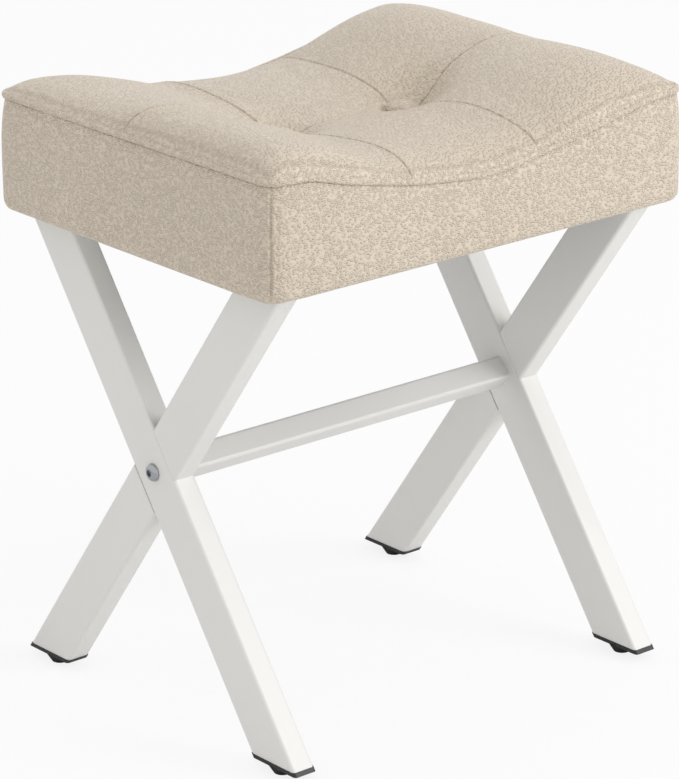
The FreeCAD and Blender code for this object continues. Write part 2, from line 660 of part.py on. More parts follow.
def above_welt():
    """Everything above the welt's line."""
    reach = seat_end + BEYOND
    y = -size("SeatDepth")
    level = leg_top + size("BoxingHeight")
    sky = level + size("SeatLength")
    edges = welt_edges(reach, y)
    edges += [line(Vector(reach, y, level), Vector(reach, y, sky)),
              line(Vector(reach, y, sky), Vector(-reach, y, sky)),
              line(Vector(-reach, y, sky), Vector(-reach, y, level))]
    return extruded(edges, Vector(0, 2 * size("SeatDepth"), 0))


def welt_path():
    """Closed line of the piping's middle, round the whole seat."""
    sunk = size("WeltWidth") / 2 - size("WeltProud")
    half_x = seat_end - size("SideBulge") - sunk
    half_y = size("SeatDepth") / 2 - size("SideBulge") - sunk
    radius = size("CornerRadius") - sunk
    level = leg_top + size("BoxingHeight")
    slack = radius * (1 - math.sqrt(0.5))
    edges = []
    for sign_x, sign_y in ((1, -1), (1, 1), (-1, 1), (-1, -1)):
        along = Vector(sign_x * (half_x - radius), sign_y * half_y, level)
        bend = Vector(sign_x * (half_x - slack), sign_y * (half_y - slack), level)
        across = Vector(sign_x * half_x, sign_y * (half_y - radius), level)
        edges.append(arc(along, bend, across))
    for sign_y in (-1, 1):
        edges += welt_edges(half_x - radius, sign_y * half_y)
    for sign_x in (-1, 1):
        edges.append(line(Vector(sign_x * half_x, radius - half_y, level),
                          Vector(sign_x * half_x, half_y - radius, level)))
    return Part.Wire(Part.__sortEdges__(edges))


def welt_tube(radius):
    """A round tube along the welt's path."""
    path = welt_path()
    first = path.OrderedEdges[0]
    start = first.valueAt(first.FirstParameter)
    profile = Part.Wire(Part.makeCircle(radius, start, first.tangentAt(first.FirstParameter)))
    tube = path.makePipeShell([profile], True, False)
    expected = math.pi * radius ** 2 * path.Length
    if abs(tube.Volume - expected) > 0.01 * expected:
        raise RuntimeError("the welt's tube has the wrong volume")
    return tube


def top_heights(x):
    """Heights of the lengthwise seam and of the crown at a distance from the middle."""
    seam = size("CrossSeam")
    if x <= seam:
        puff = math.cos(math.pi / 2 * x / seam)
        low_seam = size("SeamButtonHeight")
        low_crown = size("CrownSeamHeight")
        seam_height = low_seam + (size("SeamMiddleHeight") - low_seam) * puff
        crown_height = low_crown + (size("CrownMiddleHeight") - low_crown) * puff
    else:
        share = min(1.0, (x - seam) / (crest - seam))
        rise = math.sin(math.pi / 2 * share)
        seam_height = size("SeamButtonHeight") + (size("SeamEndHeight") - size("SeamButtonHeight")) * rise
        crown_height = size("CrownSeamHeight") + (size("CrownEndHeight") - size("CrownSeamHeight")) * rise
    return leg_top + seam_height, leg_top + crown_height


def welt_height(x):
    """Height of the welt at a distance from the middle of a long side."""
    bends = welt_bends()
    if x >= welt_run:
        return bends["level"]
    if x >= bends["meet"]:
        drop = math.sqrt(bends["end_radius"] ** 2 - (welt_run - x) ** 2)
        return bends["level"] - bends["end_radius"] + drop
    rise = bends["meet_height"] - bends["low"]
    middle_radius = (bends["meet"] ** 2 + rise ** 2) / (2 * rise)
    return bends["low"] + middle_radius - math.sqrt(middle_radius ** 2 - x ** 2)


def top_section(x, inset):
    """Half a slice across the top at x: seam to crown to welt, then down and back."""
    seam_height, crown_height = top_heights(abs(x))
    welt = welt_height(abs(x))
    edge = size("SeatDepth") / 2 - size("SideBulge") - inset
    crown = size("CrownOffset")
    floor = board_top
    rise_in = crown_height - seam_height
    rise_out = crown_height - welt
    inner_radius = (crown ** 2 + rise_in ** 2) / (2 * rise_in)
    outer_radius = ((edge + inset - crown) ** 2 + rise_out ** 2) / (2 * rise_out)
    half_in = crown / 2
    half_out = (edge - crown) / 2
    inner_drop = inner_radius - math.sqrt(inner_radius ** 2 - half_in ** 2)
    outer_drop = outer_radius - math.sqrt(outer_radius ** 2 - half_out ** 2)
    seam_point = Vector(x, 0, seam_height - inset)
    inner_point = Vector(x, crown - half_in, crown_height - inner_drop - inset)
    crown_point = Vector(x, crown, crown_height - inset)
    outer_point = Vector(x, crown + half_out, crown_height - outer_drop - inset)
    edge_point = Vector(x, edge, welt)
    return Part.Wire([line(Vector(x, 0, floor), Vector(x, edge, floor)),
                      line(Vector(x, edge, floor), edge_point),
                      arc(edge_point, outer_point, crown_point),
                      arc(crown_point, inner_point, seam_point),
                      line(seam_point, Vector(x, 0, floor))])


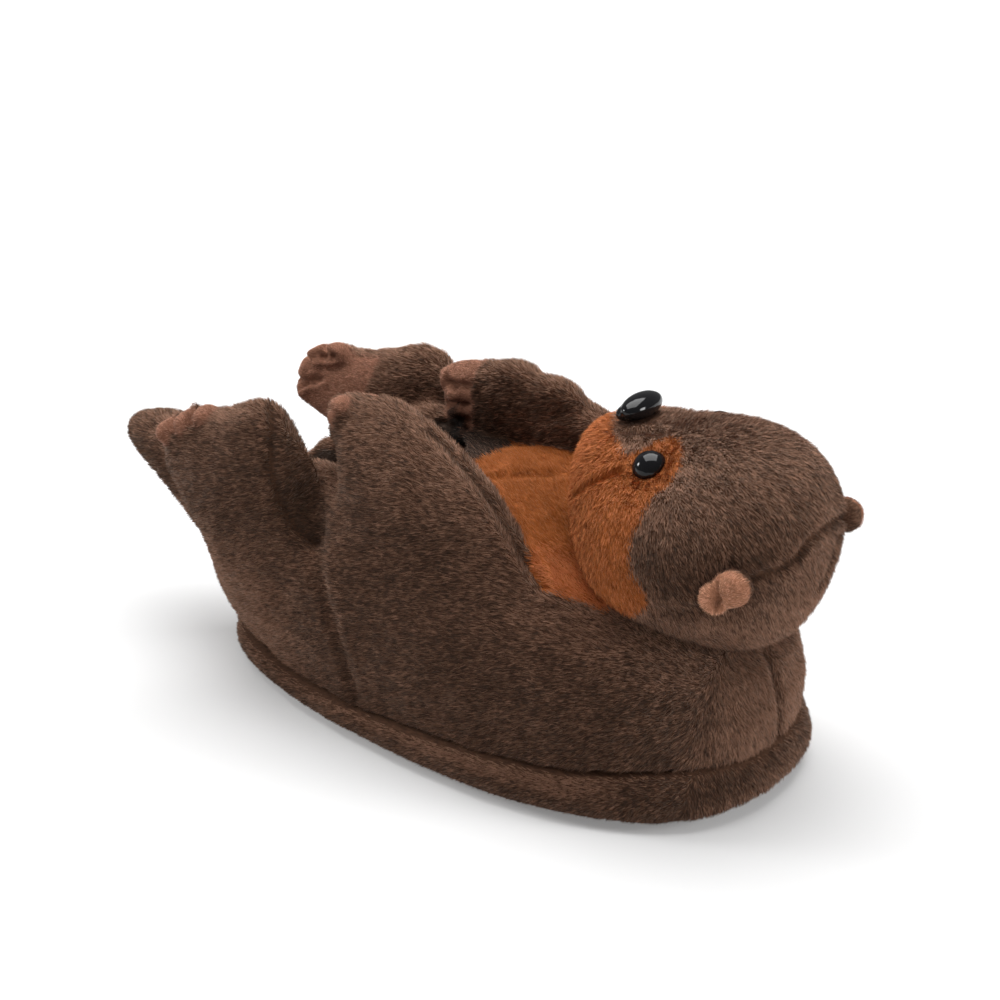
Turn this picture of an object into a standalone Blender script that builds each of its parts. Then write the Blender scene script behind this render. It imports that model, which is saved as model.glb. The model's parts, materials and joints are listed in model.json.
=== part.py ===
"""Plush slipper in the form of a sea otter floating on its back.

The toe of the slipper points to +X and the floor is at Z = 0. The origin is on the floor,
under the middle of the sole. The sole and the opening are symmetric about Y = 0, so the slipper
fits either foot.
All lengths are in metres.
"""

import math
from collections import namedtuple

import bmesh
import bpy
import numpy as np
from mathutils import Vector

MM = 0.001

# Sole outline
SOLE_LENGTH = 288 * MM
SOLE_WIDTH = 144 * MM
BALL_X = 45 * MM
TOE_SQUARENESS = 2.44
HEEL_SQUARENESS = 1.75
SPRING_START_X = 52 * MM
TOE_SPRING = 8 * MM

# Layers under the foot
OUTSOLE_THICKNESS = 1.6 * MM
OUTSOLE_MARGIN = 5 * MM
RIM_HEIGHT = 22 * MM
RIM_BULGE = 1.5 * MM
RIM_CLEARANCE = 0.6 * MM
INSOLE_THICKNESS = 7 * MM
GAP = 0.3 * MM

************

_Requirements:_ Repeat the material from above exactly, word for word.

_Final result:_
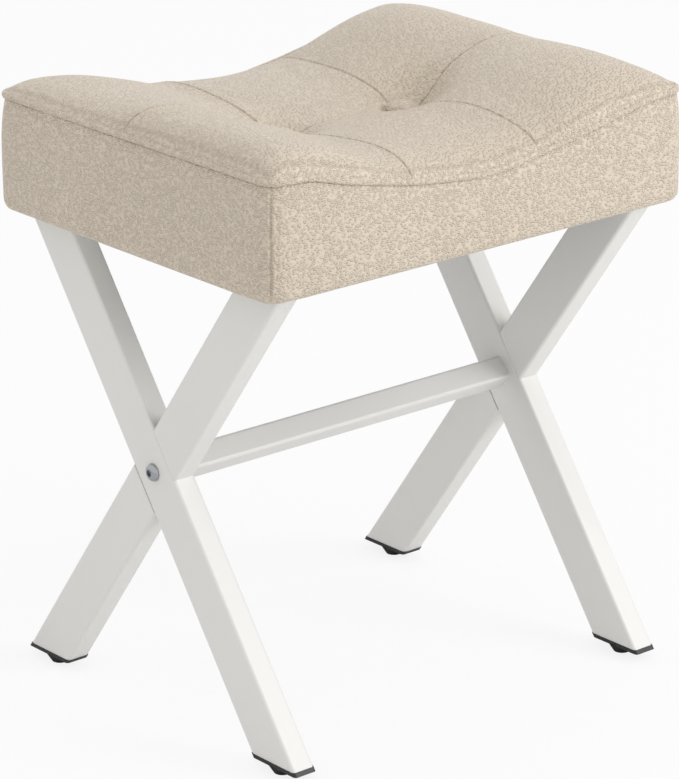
The FreeCAD and Blender code for this object continues. Write part 2, from line 660 of part.py on. More parts follow.
def above_welt():
    """Everything above the welt's line."""
    reach = seat_end + BEYOND
    y = -size("SeatDepth")
    level = leg_top + size("BoxingHeight")
    sky = level + size("SeatLength")
    edges = welt_edges(reach, y)
    edges += [line(Vector(reach, y, level), Vector(reach, y, sky)),
              line(Vector(reach, y, sky), Vector(-reach, y, sky)),
              line(Vector(-reach, y, sky), Vector(-reach, y, level))]
    return extruded(edges, Vector(0, 2 * size("SeatDepth"), 0))


def welt_path():
    """Closed line of the piping's middle, round the whole seat."""
    sunk = size("WeltWidth") / 2 - size("WeltProud")
    half_x = seat_end - size("SideBulge") - sunk
    half_y = size("SeatDepth") / 2 - size("SideBulge") - sunk
    radius = size("CornerRadius") - sunk
    level = leg_top + size("BoxingHeight")
    slack = radius * (1 - math.sqrt(0.5))
    edges = []
    for sign_x, sign_y in ((1, -1), (1, 1), (-1, 1), (-1, -1)):
        along = Vector(sign_x * (half_x - radius), sign_y * half_y, level)
        bend = Vector(sign_x * (half_x - slack), sign_y * (half_y - slack), level)
        across = Vector(sign_x * half_x, sign_y * (half_y - radius), level)
        edges.append(arc(along, bend, across))
    for sign_y in (-1, 1):
        edges += welt_edges(half_x - radius, sign_y * half_y)
    for sign_x in (-1, 1):
        edges.append(line(Vector(sign_x * half_x, radius - half_y, level),
                          Vector(sign_x * half_x, half_y - radius, level)))
    return Part.Wire(Part.__sortEdges__(edges))


def welt_tube(radius):
    """A round tube along the welt's path."""
    path = welt_path()
    first = path.OrderedEdges[0]
    start = first.valueAt(first.FirstParameter)
    profile = Part.Wire(Part.makeCircle(radius, start, first.tangentAt(first.FirstParameter)))
    tube = path.makePipeShell([profile], True, False)
    expected = math.pi * radius ** 2 * path.Length
    if abs(tube.Volume - expected) > 0.01 * expected:
        raise RuntimeError("the welt's tube has the wrong volume")
    return tube


def top_heights(x):
    """Heights of the lengthwise seam and of the crown at a distance from the middle."""
    seam = size("CrossSeam")
    if x <= seam:
        puff = math.cos(math.pi / 2 * x / seam)
        low_seam = size("SeamButtonHeight")
        low_crown = size("CrownSeamHeight")
        seam_height = low_seam + (size("SeamMiddleHeight") - low_seam) * puff
        crown_height = low_crown + (size("CrownMiddleHeight") - low_crown) * puff
    else:
        share = min(1.0, (x - seam) / (crest - seam))
        rise = math.sin(math.pi / 2 * share)
        seam_height = size("SeamButtonHeight") + (size("SeamEndHeight") - size("SeamButtonHeight")) * rise
        crown_height = size("CrownSeamHeight") + (size("CrownEndHeight") - size("CrownSeamHeight")) * rise
    return leg_top + seam_height, leg_top + crown_height


def welt_height(x):
    """Height of the welt at a distance from the middle of a long side."""
    bends = welt_bends()
    if x >= welt_run:
        return bends["level"]
    if x >= bends["meet"]:
        drop = math.sqrt(bends["end_radius"] ** 2 - (welt_run - x) ** 2)
        return bends["level"] - bends["end_radius"] + drop
    rise = bends["meet_height"] - bends["low"]
    middle_radius = (bends["meet"] ** 2 + rise ** 2) / (2 * rise)
    return bends["low"] + middle_radius - math.sqrt(middle_radius ** 2 - x ** 2)


def top_section(x, inset):
    """Half a slice across the top at x: seam to crown to welt, then down and back."""
    seam_height, crown_height = top_heights(abs(x))
    welt = welt_height(abs(x))
    edge = size("SeatDepth") / 2 - size("SideBulge") - inset
    crown = size("CrownOffset")
    floor = board_top
    rise_in = crown_height - seam_height
    rise_out = crown_height - welt
    inner_radius = (crown ** 2 + rise_in ** 2) / (2 * rise_in)
    outer_radius = ((edge + inset - crown) ** 2 + rise_out ** 2) / (2 * rise_out)
    half_in = crown / 2
    half_out = (edge - crown) / 2
    inner_drop = inner_radius - math.sqrt(inner_radius ** 2 - half_in ** 2)
    outer_drop = outer_radius - math.sqrt(outer_radius ** 2 - half_out ** 2)
    seam_point = Vector(x, 0, seam_height - inset)
    inner_point = Vector(x, crown - half_in, crown_height - inner_drop - inset)
    crown_point = Vector(x, crown, crown_height - inset)
    outer_point = Vector(x, crown + half_out, crown_height - outer_drop - inset)
    edge_point = Vector(x, edge, welt)
    return Part.Wire([line(Vector(x, 0, floor), Vector(x, edge, floor)),
                      line(Vector(x, edge, floor), edge_point),
                      arc(edge_point, outer_point, crown_point),
                      arc(crown_point, inner_point, seam_point),
                      line(seam_point, Vector(x, 0, floor))])


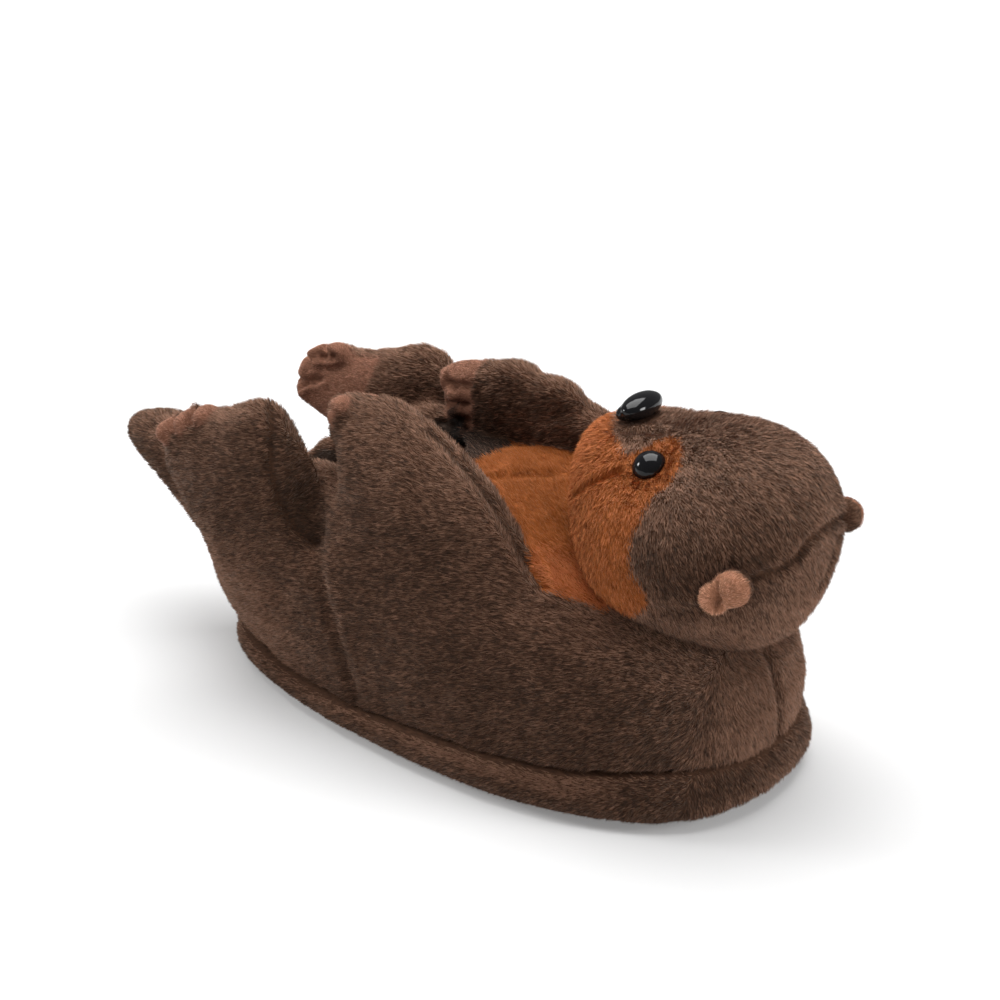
Turn this picture of an object into a standalone Blender script that builds each of its parts. Then write the Blender scene script behind this render. It imports that model, which is saved as model.glb. The model's parts, materials and joints are listed in model.json.
=== part.py ===
"""Plush slipper in the form of a sea otter floating on its back.

The toe of the slipper points to +X and the floor is at Z = 0. The origin is on the floor,
under the middle of the sole. The sole and the opening are symmetric about Y = 0, so the slipper
fits either foot.
All lengths are in metres.
"""

import math
from collections import namedtuple

import bmesh
import bpy
import numpy as np
from mathutils import Vector

MM = 0.001

# Sole outline
SOLE_LENGTH = 288 * MM
SOLE_WIDTH = 144 * MM
BALL_X = 45 * MM
TOE_SQUARENESS = 2.44
HEEL_SQUARENESS = 1.75
SPRING_START_X = 52 * MM
TOE_SPRING = 8 * MM

# Layers under the foot
OUTSOLE_THICKNESS = 1.6 * MM
OUTSOLE_MARGIN = 5 * MM
RIM_HEIGHT = 22 * MM
RIM_BULGE = 1.5 * MM
RIM_CLEARANCE = 0.6 * MM
INSOLE_THICKNESS = 7 * MM
GAP = 0.3 * MM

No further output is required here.